So, the heart of the issue is that each object’s path changes continuously, and the forces involved change in kind. Even worse, the objects interact with each other, again continuously - it’s not one-sided.
If you imagine trying to do it pre-Calculus, some kind of “just map it all out into a grid, etc.”, you can see the problems this continuous change imposes (exercise left for the reader).
By involving the Stravinsky Interpretation, it quickly becomes clear that the dimorphic superposition destabilizes. The clever reader might object “but what if you fold in all the noodly surfaces to recohere the manifold?”

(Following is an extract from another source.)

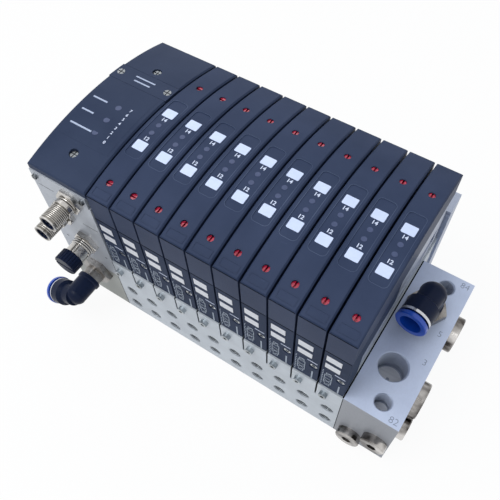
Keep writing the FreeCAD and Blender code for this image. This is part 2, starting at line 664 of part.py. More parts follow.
def elbow_body(seat, out, outlet, stem, body_radius, outlet_radius, outlet_length, tube_radius):
    """Swivelling elbow: a domed barrel on the stem and a wider outlet barrel across it."""
    hex_length, collar_length, neck_radius, height = stem
    collar_end = hex_length + collar_length
    foot = collar_end + ELBOW_SWIVEL_GAP
    rim = body_radius + ELBOW_RIM_STEP
    rim_end = foot + ELBOW_RIM_LENGTH
    barrel_start = rim_end + ELBOW_RIM_STEP
    crown = Part.Arc(
        vec(body_radius, 0, height),
        vec(body_radius * math.cos(math.pi / 4), 0, height + ELBOW_CROWN * math.sin(math.pi / 4)),
        vec(0, 0, height + ELBOW_CROWN)).toShape()
    outline = Part.Wire([
        Part.makeLine(vec(0, 0, foot), vec(rim, 0, foot)),
        Part.makeLine(vec(rim, 0, foot), vec(rim, 0, rim_end)),
        Part.makeLine(vec(rim, 0, rim_end), vec(body_radius, 0, barrel_start)),
        Part.makeLine(vec(body_radius, 0, barrel_start), vec(body_radius, 0, height)),
        crown,
        Part.makeLine(vec(0, 0, height + ELBOW_CROWN), vec(0, 0, foot)),
    ])
    barrel = Part.Face(outline).revolve(vec(0, 0, 0), Z_AXIS, 360)
    barrel.Placement = FreeCAD.Placement(seat, FreeCAD.Rotation(Z_AXIS, out))
    centre = seat + out * height
    branch = revolved(
        [
            (0, 0),
            (body_radius - RING_COLLAR_EDGE, 0),
            (body_radius - RING_COLLAR_EDGE, ELBOW_SHOULDER),
            (outlet_radius, ELBOW_SHOULDER + ELBOW_SHOULDER_RISE),
            (outlet_radius, outlet_length),
            (0, outlet_length),
        ],
        centre, outlet)
    shape = barrel.fuse(branch).removeSplitter()
    end = centre + outlet * outlet_length
    neck_room = ELBOW_NECK_REACH + ELBOW_SWIVEL_GAP
    shape = shape.cut(rod(neck_radius + ELBOW_NECK_CLEARANCE, neck_room, seat + out * collar_end, out))
    passage = neck_radius - STEM_BORE_STEP
    shape = shape.cut(rod(passage, height - collar_end, seat + out * collar_end, out))
    shape = shape.cut(rod(tube_radius - TUBE_STOP_RADIUS_STEP, outlet_length, centre, outlet))
    shape = shape.cut(rod(tube_radius, TUBE_SOCKET_DEPTH, end, -outlet))
    sleeve_seat = tube_radius + RING_BORE_CLEARANCE + RING_SLEEVE_WALL + RING_CLEARANCE
    sleeve_room = RING_SLEEVE_LENGTH + RING_TRAVEL + RING_CLEARANCE
    return shape.cut(rod(sleeve_seat, sleeve_room, end, -outlet))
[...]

And that clever reader would be right! But we didn’t know that until old Dr. Isaac “Zeke” Newton came along and made it that way.

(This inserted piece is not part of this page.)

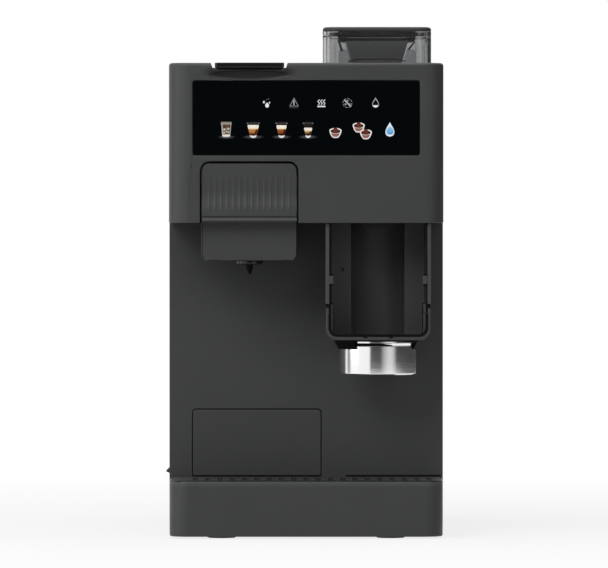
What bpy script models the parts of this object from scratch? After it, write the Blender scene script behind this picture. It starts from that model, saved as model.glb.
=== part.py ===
"""Countertop coffee machine that brews from pods and grinds beans, as separate pieces.

Metres, +Z up. The front faces -Y. The origin is on the surface that it stands on, under its middle.
"""
import math

import bmesh
import bpy
from mathutils import Matrix, Vector

# Whole machine
OVERALL_DEPTH = 0.400
BODY_WIDTH = 0.242
HEAD_SIDE_INSET = 0.001
TRAY_SIDE_INSET = 0.0015
HEAD_WIDTH = BODY_WIDTH - 2 * HEAD_SIDE_INSET
TRAY_WIDTH = BODY_WIDTH - 2 * TRAY_SIDE_INSET
HEAD_OVERHANG = 0.100
TANK_ROOM = 0.090
BODY_DEPTH = OVERALL_DEPTH - HEAD_OVERHANG - TANK_ROOM
HEAD_BOTTOM = 0.2758
HEAD_HEIGHT = 0.1398
FRONT_CORNER = 0.017
FRONT_Y = -OVERALL_DEPTH / 2
REAR_Y = OVERALL_DEPTH / 2
PANEL_Y = FRONT_Y + HEAD_OVERHANG
BACK_Y = PANEL_Y + BODY_DEPTH
HEAD_TOP = HEAD_BOTTOM + HEAD_HEIGHT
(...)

Some say the devil himself taught him how it’s done, because no one else can read his notes! So keep your eye on old Zeke when you run into him.
DragonTypeWyvern@midwest.social 2 days ago
Orbits, it turns out, are mostly just rates of change.
orbitz@lemmy.ca 1 day ago
As long as it took me to really comprehend the rate of change thing and understand how calculus is that, until I read that sentence I didn’t think of all the gravity parts impacting a stellar body and velocity in a direction being impacted by multiple forces. Mean I always knew the story of Newton inventing calculus for that but never clicked exactly how it related. The sad thing is it’s a sort of thing I pondered a bit on but never quite made the connection.